In 1854 Sydney Dobell (pseudonym Sydney Yendys) was staying in Edinburgh and he and Smith collaborated on Sonnets on the War (1855), an unashamedly jingoistic contribution on the Crimean War, based mainly on newspaper reports but also possibly on first-hand accounts by William ‘Crimean’ Simpson, a Glaswegian lithographic artist who had covered the campaign for the Illustrated London News. While this project was being jointly created both were parodied by Aytoun in Blackwood's Magazine (May 1854) in a spoof review of a long narrative poem ‘Firmilian, or, The Student of Badajoz: a Spasmodic Tragedy’ by T. Percy Jones. Further extracts were to follow from Aytoun's wickedly inventive pen: the Spasmodics and Gilfillan were effectively deflated but Smith's original Poems continued to reprint.

In 1857 Smith's next collection, City Poems, showed that he had taken the criticism to heart and lightened his poetic palette. None the less there was unfavourable criticism. It included some of his best works, including the memorable ‘Glasgow’, an early example of city poetry. An anonymous letter (now known to be from William Allingham) in The Athenaeum had accused Smith of wholesale plagiarism and there was a furious correspondence over several issues contributed by detractors and supporters. The campaign was effectively orchestrated by The Athenaeum's literary editor, Henry Chorley, and it set the tone for negative reviews of City Poems which Smith had hoped would bring him a useful supplement to his secretary's income.
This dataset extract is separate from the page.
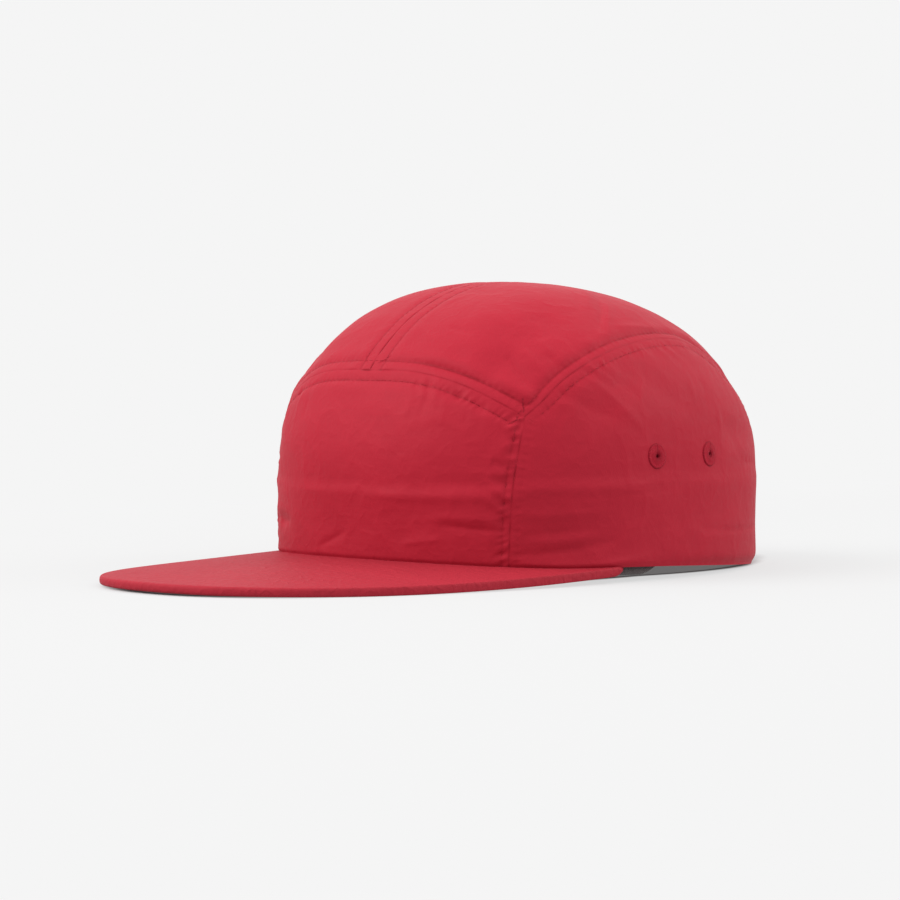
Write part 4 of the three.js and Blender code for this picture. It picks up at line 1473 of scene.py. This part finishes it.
@dataclass
class BackStrap:
    """The webbing across the back opening and the slider that joins it."""

    crown: Crown
    width: float = 18.0
    thickness: float = 1.4
    foot: float = 3.6
    gap: float = 0.3
    sewn: float = 13.0
    tail: float = 24.0
    back: float = 11.0
    slider_length: float = 27.0
    slider_height: float = 24.0
    slider_thickness: float = 2.4
    bar: float = 3.0
    corner: float = 3.0
    soft_edge: float = 0.45
    step: float = 0.6
    rows: int = 15

    @property
    def slot(self) -> float:
        """The width of each of the slider's two slots."""
        return (self.slider_length - 3 * self.bar) / 2

    @property
    def beside_bar(self) -> float:
        """From a bar's middle to the middle of the webbing that lies on it."""
        return self.slider_thickness / 2 + self.gap + self.thickness / 2

    @property
    def end_bar(self) -> float:
        """From the slider's middle to the middle of an end bar."""
        return self.slider_length / 2 - self.bar / 2

    @property
    def slider_y(self) -> float:
        """Where the slider stands, along the cap."""
        return float(self.line(self.end_bar)[1])

    def line(self, x: float, deeper: float = 0.0) -> Points:
        """A point in plan on the strap's middle line, against the inside of the crown."""
        form = self.crown.form
        wall = form.at(abs(x), self.foot + self.width / 2, 1)
        normal = form.normal(wall[None])[0]
        out = np.array([normal[0] * np.sign(x), normal[1]])
        out /= np.linalg.norm(out)
        depth = self.crown.cloth_thickness + self.gap + self.thickness / 2 + deeper
        return np.array([x, wall[1]]) - out * depth

    def at_slider(self, x: float, out: float) -> Points:
        """A point in plan beside the slider's middle."""
        return np.array([x, self.slider_y + out])

    def webbing(self, name: str, plan: list[Points], material: bpy.types.Material) -> bpy.types.Object:
        """Webbing on edge along a line in plan.

        Args:
            name: the CAD node that it replaces.
            plan: points of its middle line.
            material: its finish.

        Returns:
            The object.
        """
        line = even(uniform(np.array(plan)), self.step)
        up = np.linspace(0, 1, self.rows)
        thin = 1 - 0.25 * np.abs(2 * up - 1) ** 8
        way = np.gradient(line, axis=0)
        side = np.stack([-way[:, 1], way[:, 0]], -1) / np.linalg.norm(way, axis=1)[:, None]
        places, uv, outward = [], [], []
        for face, order in ((1, slice(None)), (-1, slice(None, None, -1))):
            for share, thick in zip(up[order], thin[order]):
                at = line + side * face * thick * self.thickness / 2
                high = np.full(len(line), self.foot + share * self.width)
                places.append(np.column_stack([at, high]))
                uv.append(np.column_stack([lengths(line), high]))
                outward.append(np.column_stack([side * face, np.zeros(len(line))]))
        places.append(places[0])
        uv.append(uv[0])
        outward.append(outward[0])
        form = shaped_grid(np.array(places), np.array(uv), {}, np.array(outward))
        bmesh.ops.remove_doubles(form, verts=form.verts[:], dist=1e-6)
        bmesh.ops.holes_fill(form, edges=[e for e in form.edges if e.is_boundary], sides=0)
        bmesh.ops.recalc_face_normals(form, faces=form.faces[:])
        made = keep(form, f"{name}_webbing", material)
        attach(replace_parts(made, name), "root")
        return made

    def sewn_end(self, side: float) -> list[Points]:
        """The end behind a side panel."""
        x = self.crown.opening_half_width + self.sewn
        return [self.line(side * x * share) for share in (1, 0.85, 0.7, 0.55)]

    def long_strap(self, material: bpy.types.Material) -> bpy.types.Object:
        """The strap that runs over the slider's middle bar, with its free end behind."""
        slot = self.slot
        middle = self.bar / 2 + slot / 2
        beside, deep = self.beside_bar, self.beside_bar + self.thickness + 2 * self.gap
        at = self.at_slider
        return self.webbing("strap_long", [
            *self.sewn_end(1),
            at(self.end_bar + 1, -beside),
            at(middle + slot * 0.2, -beside * 0.8),
            at(middle - slot * 0.2, beside * 0.8),
            at(0, beside),
            at(-middle + slot * 0.32, beside * 0.6),
            at(-middle + slot * 0.12, -beside * 1.3),
            at(-self.end_bar, -deep),
            self.line(-self.end_bar - self.tail * 0.5, deep),
            self.line(-self.end_bar - self.tail, deep),
        ], material)

    def short_strap(self, material: bpy.types.Material) -> bpy.types.Object:
        """The strap that is sewn round the slider's end bar."""
        beside = self.beside_bar
        round_bar = self.bar / 2 + 2 * self.gap + self.thickness / 2
        at = self.at_slider
        return self.webbing("strap_short", [
            *self.sewn_end(-1),
            at(-self.end_bar - self.bar, beside * 0.9),
            at(-self.end_bar, beside),
            at(-self.end_bar + round_bar * 0.75, beside * 0.85),
            at(-self.end_bar + round_bar, 0),
            at(-self.end_bar + round_bar * 0.75, -beside * 0.85),
            at(-self.end_bar, -beside),
            self.line(-self.end_bar - self.back * 0.5, beside),
            self.line(-self.end_bar - self.back, beside),
        ], material)

    def slider(self, material: bpy.types.Material) -> bpy.types.Object:
        """The slider: a plate with two slots, thickened and rounded."""
        slot = self.slot
        high = self.width + 2 * self.gap
        xs = np.cumsum([-self.slider_length / 2, self.bar, slot, self.bar, slot, self.bar])
        zs = np.array([-self.slider_height / 2, -high / 2, high / 2, self.slider_height / 2])
        columns, rows = len(xs) - 1, len(zs) - 1
        form = bmesh.new()
        bmesh.ops.create_grid(form, x_segments=columns, y_segments=rows, size=0.5)
        middles = {f: f.calc_center_median() for f in form.faces}
        bmesh.ops.delete(form, context="FACES_ONLY", geom=[
            f for f, m in middles.items() if abs(m.y) < 0.1 and abs(abs(m.x) - 0.2) < 0.05])
        for vertex in form.verts:
            i, j = round((vertex.co.x + 0.5) * columns), round((vertex.co.y + 0.5) * rows)
            vertex.co = (xs[i], zs[j], 0)
        corners = [v for v in form.verts
                   if abs(v.co.x) > xs[-1] - 0.1 and abs(v.co.y) > zs[-1] - 0.1]
        bmesh.ops.bevel(form, geom=corners, offset=self.corner, offset_type="OFFSET", segments=6, profile=0.5,
                        affect="VERTICES", material=-1)
        thick = bmesh.ops.extrude_face_region(form, geom=form.faces[:])
        raised = [g for g in thick["geom"] if isinstance(g, bmesh.types.BMVert)]
        bmesh.ops.translate(form, verts=raised, vec=(0, 0, self.slider_thickness))
        bmesh.ops.translate(form, verts=form.verts[:], vec=(0, 0, -self.slider_thickness / 2))
        bmesh.ops.recalc_face_normals(form, faces=form.faces[:])
        rims = [e for e in form.edges if len(e.link_faces) == 2 and e.calc_face_angle(0) > 0.9]
        bmesh.ops.bevel(form, geom=rims, offset=self.soft_edge, offset_type="OFFSET", segments=3, profile=0.5,
                        affect="EDGES", material=-1)
        stand = Matrix.Rotation(math.pi / 2, 4, "X")
        middle = np.array([0, self.slider_y, self.foot + self.width / 2])
        place = Matrix.Translation(placed(middle)) @ stand @ Matrix.Diagonal((MM, MM, MM, 1))
        bmesh.ops.transform(form, matrix=place, verts=form.verts[:])
        made = keep(form, "rounded_slider", material)
        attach(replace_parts(made, "slider_buckle"), "root")
        return made


@dataclass
class Studio:
    """A pale floor, soft lights and the photograph's camera."""

    azimuth: float = 46.0
    pitch: float = 2.0177
    distance: float = 1203.004
    focal: float = 3222.11
    picture_width: float = 900.0
    sensor: float = 36.0
    shift: tuple[float, float] = (-19.7269, -6.4316)
    aim: tuple[float, float, float] = (0.0, 31.683, 50.7)
    cap_middle: tuple[float, float, float] = (0.0, 0.04, 0.05)
    pale: float = 0.913
    floor_tone: float = 0.4
    floor_glow: float = 0.7
    cap_widths: tuple[float, ...] = (-0.08, 0.0, 0.08, 0.0625)
    cap_ovals: tuple[tuple[float, float], ...] = ((0.058, 0.094), (0.0102, 0.15))
    glow_under: tuple[float, ...] = (0.92, 0.99, 0.15)
    glow_near: tuple[float, ...] = (0.97, 1.05, 0.0)
    glow_far: tuple[float, ...] = (3.0, 7.0, 0.0)
    sky_high: float = 1.4
    sky_low: float = 1.12
    sky_flag: float = 0.3

    def axes(self) -> tuple[Vector, Vector, Vector]:
        """The camera's right, up and back directions."""
        a, p = math.radians(self.azimuth), math.radians(self.pitch)
        right = Vector((math.cos(a), math.sin(a), 0))
        back = Vector((math.sin(a) * math.cos(p), -math.cos(a) * math.cos(p), math.sin(p)))
        return right, back.cross(right), back

    def camera(self) -> None:
        """Places the camera."""
        right, up, back = self.axes()
        target = Vector(self.aim) + right * self.shift[0] + up * self.shift[1]
        made = bpy.data.objects.new("camera", bpy.data.cameras.new("camera"))
        made.data.sensor_width = self.sensor
        made.data.lens = self.focal / self.picture_width * self.sensor
        made.data.clip_start, made.data.clip_end = 0.05, 50
        turn = Matrix((right, up, back)).transposed().to_4x4()
        made.matrix_world = Matrix.Translation((target + back * self.distance) * MM) @ turn
        bpy.context.scene.collection.objects.link(made)
        bpy.context.scene.camera = made

    def lamp(self, name: str, offset: tuple[float, float, float], size: float, power: float) -> None:
        """A soft light.

        Args:
            name: its name.
            offset: where it hangs from the cap, to the camera's right, up and back, in metres.
            size: its side, in metres.
            power: its power, in watts.
        """
        right, _, back = self.axes()
        level = Vector((back.x, back.y, 0)).normalized()
        middle = Vector(self.cap_middle)
        place = middle + right * offset[0] + Vector((0, 0, offset[1])) + level * offset[2]
        data = bpy.data.lights.new(name, "AREA")
        data.shape, data.size, data.energy = "SQUARE", size, power
        made = bpy.data.objects.new(name, data)
        turn = (middle - place).to_track_quat("-Z", "Y").to_matrix().to_4x4()
        made.matrix_world = Matrix.Translation(place) @ turn
        bpy.context.scene.collection.objects.link(made)

    def floor(self) -> None:
        """A pale floor that glows a little, away from the cap, and fades into the backdrop."""
        form = bmesh.new()
        bmesh.ops.create_grid(form, x_segments=12, y_segments=12, size=14)
        s = Shader("floor")
        x, y, _ = s.parts(s.place())
        across = x / s.ramp(y, *self.cap_widths)
        rings = []
        for middle, half_length in self.cap_ovals:
            ahead = (y - middle) / half_length
            square = across * across + ahead * ahead
            rings.append(square.math("POWER", square, 0.5))
        out = rings[0].math("MINIMUM", *rings)
        under = s.ramp(out, *self.glow_under, 0.0)
        near = s.ramp(out, *self.glow_near, self.floor_glow)
        fade = under + near + s.ramp(out, *self.glow_far, 1.0 - self.floor_glow)
        matt = s.node("ShaderNodeBsdfDiffuse", {}, {"Color": shade((self.floor_tone,) * 3, 1)})
        glow = s.node("ShaderNodeEmission", {}, {"Color": shade((self.pale,) * 3, 1)})
        s.end(s.node("ShaderNodeMixShader", {}, {0: fade, 1: matt.outputs[0], 2: glow.outputs[0]}))
        keep(form, "floor", s.owner)

    def sky(self) -> None:
        """Light from all round: strong from above, weaker from behind the camera."""
        s = Shader("studio", world=True)
        x, y, z = s.parts(s.node("ShaderNodeTexCoord", {}, {}).outputs["Generated"])
        _, _, back = self.axes()
        facing = (x * back.x + y * back.y) * 0.5 + 0.5
        above = z.math("MAXIMUM", z, 0.0) * self.sky_high
        light = above + self.sky_low - facing * facing * self.sky_flag
        seen = s.node("ShaderNodeLightPath", {}, {}).outputs["Is Camera Ray"]
        lit = s.node("ShaderNodeBackground", {}, {"Strength": light})
        plain = s.node("ShaderNodeBackground", {}, {"Color": shade((self.pale,) * 3, 1)})
        s.end(s.node("ShaderNodeMixShader", {}, {0: seen, 1: lit.outputs[0], 2: plain.outputs[0]}))
        bpy.context.scene.world = s.owner

    def build(self) -> None:
        """Sets everything up."""
        bpy.context.scene.view_settings.view_transform = "Standard"
        self.sky()
        self.camera()
        self.floor()
        self.lamp("key_light", (-2.0, 1.6, 0.6), 1.8, 66)
        self.lamp("side_light", (1.4, 0.75, -0.15), 0.9, 11)
        self.lamp("fill_light", (1.0, 0.55, 1.1), 0.9, 2.5)


def main() -> None:
    """Builds the cap and its studio."""
    logging.basicConfig(level=logging.INFO, format="%(name)s: %(message)s")
    Studio().build()
    crown = Crown()
    cloth, thread = CrownCloth().material(), Thread().material()
    eyelet_thread, webbing = EyeletThread().material(), Webbing().material()
    front_hems = {"front": FRONT_TOP, "left": FRONT_CORNER, "right": FRONT_CORNER}
    front = Panel("front_panel", crown, crown.front_rim, crown.whole_front, mirrored(crown.corner_line),
                  crown.corner_line, front_hems)
    LOG.info("made %s", front.build(cloth).name)
    sewing = SeamStitching(crown)
    top_hems, flank_hems = {}, {}
    for side in Side:
        word = side.name.lower()
        turn = mirrored if side is Side.RIGHT else np.array
        top_hems[side] = {"front": TOP_FRONT, "middle": QUIET, word: CLEAN, "opening": QUIET}
        top = Panel(f"top_panel_{word}", crown, turn(crown.middle_line), turn(crown.arch_line),
                    turn(crown.front_line), turn(crown.opening_top), top_hems[side])
        LOG.info("made %s", top.build(cloth).name)
        flank_hems[side] = {word: FLANK, "opening": QUIET}
        flank = Panel(f"side_panel_{word}", crown, turn(crown.side_rim), turn(crown.arch_line),
                      turn(crown.corner_line), turn(crown.opening_side), flank_hems[side])
        middles = crown.eyelets(side)
        LOG.info("made %s", flank.build(cloth, middles).name)
        on_cloth = crown.cloth(middles, flank_hems[side])
        normals = crown.form.normal(middles)
        for i in range(2):
            eyelet = Eyelet(f"eyelet_{word}_{i + 1}", on_cloth[i], normals[i])
            LOG.info("made %s", eyelet.build(eyelet_thread).name)
    tops = {float(side.value): top_hems[side] for side in Side}
    flanks = {-float(side.value): flank_hems[side] for side in Side}
    for name, sides, clear in (
        ("front", {1.0: top_hems[Side.LEFT], -1.0: front_hems}, ("left", "right")),
        ("middle", tops, ("front", "opening")),
        ("left", {1.0: tops[1.0], -1.0: flanks[-1.0]}, ("opening",)),
        ("right", {-1.0: tops[-1.0], 1.0: flanks[1.0]}, ("opening",)),
        ("opening", {1.0: flank_hems[Side.LEFT] | flank_hems[Side.RIGHT]}, ("left", "right", "middle")),
    ):
        rows = sewing.rows(name, sides, clear)
        LOG.info("made %s of %d stitches", rows.build(thread).name, rows.count)
    band, band_cloth, strap = Sweatband(crown), BandCloth().material(), BackStrap(crown)
    for build, finish in (
        (Peak(crown).build, PeakCloth().material()), (band.build, band_cloth),
        (band.sew, band_cloth), (strap.long_strap, webbing), (strap.short_strap, webbing),
        (strap.slider, Moulded().material()),
    ):
        LOG.info("made %s", build(finish).name)


if __name__ == "__main__":
    main()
Smith's long narrative poem Edwin of Deira (1861) was immediately castigated as a pale shadow of Idylls of the King, and although he continued to write poetry Smith realized that he had to turn to prose to make a regular second income and support his growing family. He became a frequent contributor to Blackwood's Magazine,Macmillan's, and Alexander Strahan's Good Words, producing work that was personal, characterized by a distinctive persona. Montaigne was Smith's inspiration and model for many of these pieces and in particular for Dreamthorp: a Book of Essays Written in the Country, published by Strahan in 1863. One of the themes that runs through the individual essays in the collection is an understanding that human finiteness contributes to our awareness of joy and beauty in the everyday. This paradox is powerfully conveyed in ‘A Lark's Flight’, an episode based on the public hanging of two Irish navvies which took place in the east end of Glasgow where Smith spent his boyhood. A moment before the trap is sprung both the silent crowd and the condemned men are assailed by the spiralling notes of a lark ‘out of the grassy space at the foot of the scaffold, in the dead silence audible to all’.

Awareness of mortality was early in Smith's thoughts. In the first stanza of ‘Glasgow’ (written in 1854) he seems to presage his own untimely death: ‘Before me runs a road of toil/With my grave cut across’. In the last two years of his life he completed A Summer in Skye (1865) which comprised some earlier pieces done for Blackwood's Magazine and Temple Bar. He also completed a strikingly original prose portrait of Edinburgh; a novel serialized in eleven episodes in Good Words; the editing and introduction to the Golden Treasury edition of Burns; the introduction to Golden Leaves from the American Poets; as well as poems and essays for which there was now a ready periodical market. He was writing ‘in the shadow of the Shade’, as Henley wrote of Robert Louis Stevenson, aware that he must leave an inheritance for his dependants.